Airport in Kanoya, Kagoshima, Japan

Kanoya Air Field (鹿屋飛行場, Kanoya Hikōjō) is a military aerodrome of the Japan Maritime Self-Defense Force Kanoya Air Base (鹿屋航空基地, Kanoya Kōkū-Kichi). It is located 1.5 NM southwest of the city of Kanoya in Kagoshima Prefecture, Japan. Runway 08R/26L is equipped with ILS.

==History==
The Kanoya Air Group was formed on 1 April 1936 and was the oldest medium bomber (rikko) air group in Imperial Japanese Navy, along with the Kisarazu Air Group. It initially was equipped with Type 96 Mitsubishi G3M medium bombers and first saw combat during the Second Sino-Japanese War from August 1937. In September 1941, was re-equipped with the new Type 1 Mitsubishi G4M medium bombers. At the start of Pacific War, Kanoya Air Group was considered the most highly trained medium bomber unit in torpedo attacks and fought in most battles through the end of the war. After the Battle of Okinawa, Kanoya became the main base for the Operation Kikusui kamikaze operations. Following the end of the war, Kanoya was under control of the United States Fifth Air Force from September 3, 1945 to November 1948.

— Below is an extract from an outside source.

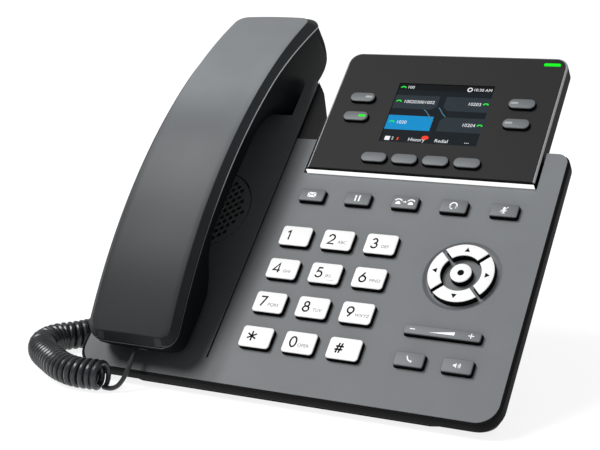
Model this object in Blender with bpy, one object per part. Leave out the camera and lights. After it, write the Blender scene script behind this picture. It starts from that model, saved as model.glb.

On December 1, 1950 the National Police Reserve, the predecessor to the Japan Self-Defense Force, established a garrison at Kanoya.The base was initially shared by ground and naval forces, but on November 21, 1955 the entire base came under the control of the Japan Maritime Self-Defense Force. It hosted the 1st Air Group, Kanoya Educational Aviation Group, and Kanoya Aircraft Workshop.

On April 6, 2016 a U-125 airplane operated by the Flight Check Squadron of the Japan Air Self-Defense Force crashed near the base, and all six crew members were killed. It had been checking the base's air navigation aid system.

After some years of discussion it was announced in July 2018 that the base would be used by the US military. United States Marine Corps KC-130 aerial tankers will use the base.

The Kanoya Air Base Museum is located at the base.